Records contained in a dataset:
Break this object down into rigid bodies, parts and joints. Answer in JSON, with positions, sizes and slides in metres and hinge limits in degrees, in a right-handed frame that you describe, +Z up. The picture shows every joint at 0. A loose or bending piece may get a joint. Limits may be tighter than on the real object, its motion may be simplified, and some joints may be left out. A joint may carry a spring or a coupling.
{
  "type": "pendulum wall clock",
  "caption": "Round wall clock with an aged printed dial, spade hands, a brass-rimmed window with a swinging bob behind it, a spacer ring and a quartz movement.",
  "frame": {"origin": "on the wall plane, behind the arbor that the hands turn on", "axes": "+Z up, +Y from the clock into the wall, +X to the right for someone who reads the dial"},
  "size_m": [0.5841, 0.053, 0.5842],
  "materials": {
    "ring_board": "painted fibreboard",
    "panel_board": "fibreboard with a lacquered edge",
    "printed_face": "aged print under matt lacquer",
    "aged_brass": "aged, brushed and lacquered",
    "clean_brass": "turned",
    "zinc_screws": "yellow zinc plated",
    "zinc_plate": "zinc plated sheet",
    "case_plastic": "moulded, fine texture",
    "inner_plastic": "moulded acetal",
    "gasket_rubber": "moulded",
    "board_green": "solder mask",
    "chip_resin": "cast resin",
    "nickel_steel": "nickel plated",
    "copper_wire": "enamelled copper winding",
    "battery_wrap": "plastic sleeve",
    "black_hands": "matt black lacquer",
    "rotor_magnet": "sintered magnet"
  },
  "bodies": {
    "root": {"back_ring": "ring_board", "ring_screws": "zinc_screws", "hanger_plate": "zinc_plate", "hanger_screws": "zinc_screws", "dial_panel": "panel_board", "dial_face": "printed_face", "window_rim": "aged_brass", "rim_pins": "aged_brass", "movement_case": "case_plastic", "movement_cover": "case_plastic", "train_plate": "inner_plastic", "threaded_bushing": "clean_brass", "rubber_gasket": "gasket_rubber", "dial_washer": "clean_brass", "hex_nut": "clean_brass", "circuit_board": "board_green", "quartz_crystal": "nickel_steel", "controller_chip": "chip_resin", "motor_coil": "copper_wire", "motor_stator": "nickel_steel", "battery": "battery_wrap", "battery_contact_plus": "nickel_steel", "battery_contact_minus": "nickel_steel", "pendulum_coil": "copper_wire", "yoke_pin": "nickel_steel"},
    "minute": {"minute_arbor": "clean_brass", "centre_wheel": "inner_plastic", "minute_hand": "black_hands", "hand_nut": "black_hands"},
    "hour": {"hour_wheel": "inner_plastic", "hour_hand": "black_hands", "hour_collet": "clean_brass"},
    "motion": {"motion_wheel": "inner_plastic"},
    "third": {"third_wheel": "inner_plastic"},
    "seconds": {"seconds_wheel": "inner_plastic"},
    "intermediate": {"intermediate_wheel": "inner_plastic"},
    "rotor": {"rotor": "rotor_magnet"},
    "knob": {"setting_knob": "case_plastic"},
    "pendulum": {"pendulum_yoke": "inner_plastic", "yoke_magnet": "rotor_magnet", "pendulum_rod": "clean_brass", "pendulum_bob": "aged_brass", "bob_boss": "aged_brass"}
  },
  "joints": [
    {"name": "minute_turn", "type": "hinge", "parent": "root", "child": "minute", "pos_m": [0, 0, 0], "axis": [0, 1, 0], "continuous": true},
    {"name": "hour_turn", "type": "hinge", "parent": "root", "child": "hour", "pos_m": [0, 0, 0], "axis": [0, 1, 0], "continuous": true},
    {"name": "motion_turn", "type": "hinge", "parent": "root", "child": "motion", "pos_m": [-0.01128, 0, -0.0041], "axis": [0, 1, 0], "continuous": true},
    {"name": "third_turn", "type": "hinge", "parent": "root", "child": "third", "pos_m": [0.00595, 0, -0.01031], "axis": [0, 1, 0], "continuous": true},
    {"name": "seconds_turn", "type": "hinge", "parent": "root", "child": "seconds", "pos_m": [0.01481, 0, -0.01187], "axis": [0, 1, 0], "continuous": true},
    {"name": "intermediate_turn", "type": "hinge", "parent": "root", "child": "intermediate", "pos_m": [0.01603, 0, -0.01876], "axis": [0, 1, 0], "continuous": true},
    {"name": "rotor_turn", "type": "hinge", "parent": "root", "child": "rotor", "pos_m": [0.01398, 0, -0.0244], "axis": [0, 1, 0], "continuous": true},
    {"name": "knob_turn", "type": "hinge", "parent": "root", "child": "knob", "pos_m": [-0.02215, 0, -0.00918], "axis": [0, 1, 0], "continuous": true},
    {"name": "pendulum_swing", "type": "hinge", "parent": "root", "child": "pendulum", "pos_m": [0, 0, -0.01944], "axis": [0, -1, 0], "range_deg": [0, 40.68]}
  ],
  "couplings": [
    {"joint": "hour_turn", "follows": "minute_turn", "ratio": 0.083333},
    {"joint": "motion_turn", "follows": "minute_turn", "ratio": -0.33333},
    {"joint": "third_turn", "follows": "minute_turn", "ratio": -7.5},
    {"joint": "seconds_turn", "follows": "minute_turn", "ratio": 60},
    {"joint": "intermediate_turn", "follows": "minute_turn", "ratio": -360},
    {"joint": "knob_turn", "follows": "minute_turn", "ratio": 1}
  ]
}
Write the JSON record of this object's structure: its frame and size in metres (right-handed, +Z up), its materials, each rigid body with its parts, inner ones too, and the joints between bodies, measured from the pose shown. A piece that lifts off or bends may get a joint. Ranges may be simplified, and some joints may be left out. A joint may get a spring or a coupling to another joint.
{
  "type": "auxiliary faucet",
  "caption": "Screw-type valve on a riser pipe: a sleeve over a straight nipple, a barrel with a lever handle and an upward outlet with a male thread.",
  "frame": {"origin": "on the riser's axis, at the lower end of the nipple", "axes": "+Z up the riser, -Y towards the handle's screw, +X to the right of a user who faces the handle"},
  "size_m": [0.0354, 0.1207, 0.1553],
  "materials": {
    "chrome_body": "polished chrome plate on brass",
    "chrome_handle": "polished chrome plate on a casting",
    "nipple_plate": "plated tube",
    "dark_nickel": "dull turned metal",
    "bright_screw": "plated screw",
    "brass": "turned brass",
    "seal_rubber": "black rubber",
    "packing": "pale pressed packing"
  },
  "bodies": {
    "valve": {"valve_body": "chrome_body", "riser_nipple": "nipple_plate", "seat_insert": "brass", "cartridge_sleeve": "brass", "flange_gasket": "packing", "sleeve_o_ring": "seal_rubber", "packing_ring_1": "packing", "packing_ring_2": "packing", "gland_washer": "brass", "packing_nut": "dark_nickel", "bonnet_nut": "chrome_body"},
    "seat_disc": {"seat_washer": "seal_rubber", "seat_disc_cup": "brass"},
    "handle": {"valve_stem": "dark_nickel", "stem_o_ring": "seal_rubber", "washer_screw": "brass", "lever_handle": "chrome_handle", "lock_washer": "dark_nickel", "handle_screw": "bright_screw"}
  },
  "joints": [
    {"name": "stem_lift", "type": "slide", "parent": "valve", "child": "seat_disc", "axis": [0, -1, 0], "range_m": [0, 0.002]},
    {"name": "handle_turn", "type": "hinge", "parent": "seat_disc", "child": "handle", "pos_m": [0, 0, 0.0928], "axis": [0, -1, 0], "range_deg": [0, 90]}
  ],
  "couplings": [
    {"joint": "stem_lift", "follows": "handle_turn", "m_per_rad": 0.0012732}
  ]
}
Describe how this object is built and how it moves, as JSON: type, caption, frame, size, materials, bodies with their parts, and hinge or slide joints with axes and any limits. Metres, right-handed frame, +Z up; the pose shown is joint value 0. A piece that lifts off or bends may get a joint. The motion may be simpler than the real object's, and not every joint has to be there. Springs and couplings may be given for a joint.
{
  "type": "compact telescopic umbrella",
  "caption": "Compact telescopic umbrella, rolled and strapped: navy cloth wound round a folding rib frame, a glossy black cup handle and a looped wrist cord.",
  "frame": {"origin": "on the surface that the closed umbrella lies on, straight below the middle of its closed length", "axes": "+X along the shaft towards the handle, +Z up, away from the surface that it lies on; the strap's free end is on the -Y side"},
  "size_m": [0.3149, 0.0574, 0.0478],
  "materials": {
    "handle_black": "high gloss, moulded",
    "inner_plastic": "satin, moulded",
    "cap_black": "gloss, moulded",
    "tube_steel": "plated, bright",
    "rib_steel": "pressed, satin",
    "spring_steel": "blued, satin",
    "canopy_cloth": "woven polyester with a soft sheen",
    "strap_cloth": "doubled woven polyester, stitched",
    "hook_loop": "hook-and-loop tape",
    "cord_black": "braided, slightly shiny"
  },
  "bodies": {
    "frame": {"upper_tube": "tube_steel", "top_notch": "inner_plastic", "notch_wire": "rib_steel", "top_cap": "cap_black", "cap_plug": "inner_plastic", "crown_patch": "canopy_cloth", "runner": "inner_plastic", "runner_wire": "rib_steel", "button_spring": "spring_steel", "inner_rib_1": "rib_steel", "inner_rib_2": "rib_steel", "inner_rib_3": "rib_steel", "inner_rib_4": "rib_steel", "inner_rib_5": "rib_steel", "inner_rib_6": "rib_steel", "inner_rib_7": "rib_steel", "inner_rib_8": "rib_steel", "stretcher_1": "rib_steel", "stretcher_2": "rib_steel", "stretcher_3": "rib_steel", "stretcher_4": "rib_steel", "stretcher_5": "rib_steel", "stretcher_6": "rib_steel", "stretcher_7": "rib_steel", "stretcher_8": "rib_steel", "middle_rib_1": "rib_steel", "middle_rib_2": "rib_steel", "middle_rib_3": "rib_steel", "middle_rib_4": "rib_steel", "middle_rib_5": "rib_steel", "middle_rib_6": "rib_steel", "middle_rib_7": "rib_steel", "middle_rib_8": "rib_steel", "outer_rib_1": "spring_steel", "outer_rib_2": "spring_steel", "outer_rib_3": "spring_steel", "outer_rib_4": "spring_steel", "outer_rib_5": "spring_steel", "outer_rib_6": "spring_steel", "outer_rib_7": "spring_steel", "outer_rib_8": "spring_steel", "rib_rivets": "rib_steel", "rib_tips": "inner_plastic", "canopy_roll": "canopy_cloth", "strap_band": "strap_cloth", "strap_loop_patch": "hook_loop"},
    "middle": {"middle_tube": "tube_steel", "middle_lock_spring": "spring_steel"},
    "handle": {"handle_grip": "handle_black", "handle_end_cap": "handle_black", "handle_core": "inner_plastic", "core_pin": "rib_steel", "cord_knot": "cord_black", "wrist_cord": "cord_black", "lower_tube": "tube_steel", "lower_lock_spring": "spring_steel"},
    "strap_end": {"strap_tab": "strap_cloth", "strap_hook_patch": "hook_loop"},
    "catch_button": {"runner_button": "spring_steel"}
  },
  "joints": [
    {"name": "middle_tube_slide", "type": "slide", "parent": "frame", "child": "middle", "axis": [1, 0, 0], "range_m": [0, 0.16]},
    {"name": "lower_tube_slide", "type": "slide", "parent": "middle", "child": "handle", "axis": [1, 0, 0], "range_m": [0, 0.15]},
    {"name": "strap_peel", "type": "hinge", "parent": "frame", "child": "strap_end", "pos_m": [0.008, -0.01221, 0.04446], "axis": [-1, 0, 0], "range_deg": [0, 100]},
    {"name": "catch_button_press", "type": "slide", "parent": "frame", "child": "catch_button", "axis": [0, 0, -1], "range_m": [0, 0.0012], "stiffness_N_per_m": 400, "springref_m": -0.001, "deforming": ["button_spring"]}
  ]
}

_WHAT YOU HAVE TO DO_.
Above are the records. Copy every line in them holding "parts".

_RESPONSE TO THIS EXERCISE_.
Break this object down into rigid bodies, parts and joints. Answer in JSON, with positions, sizes and slides in metres and hinge limits in degrees, in a right-handed frame that you describe, +Z up. The picture shows every joint at 0. A loose or bending piece may get a joint. Limits may be tighter than on the real object, its motion may be simplified, and some joints may be left out. A joint may carry a spring or a coupling.
Write the JSON record of this object's structure: its frame and size in metres (right-handed, +Z up), its materials, each rigid body with its parts, inner ones too, and the joints between bodies, measured from the pose shown. A piece that lifts off or bends may get a joint. Ranges may be simplified, and some joints may be left out. A joint may get a spring or a coupling to another joint.
Describe how this object is built and how it moves, as JSON: type, caption, frame, size, materials, bodies with their parts, and hinge or slide joints with axes and any limits. Metres, right-handed frame, +Z up; the pose shown is joint value 0. A piece that lifts off or bends may get a joint. The motion may be simpler than the real object's, and not every joint has to be there. Springs and couplings may be given for a joint.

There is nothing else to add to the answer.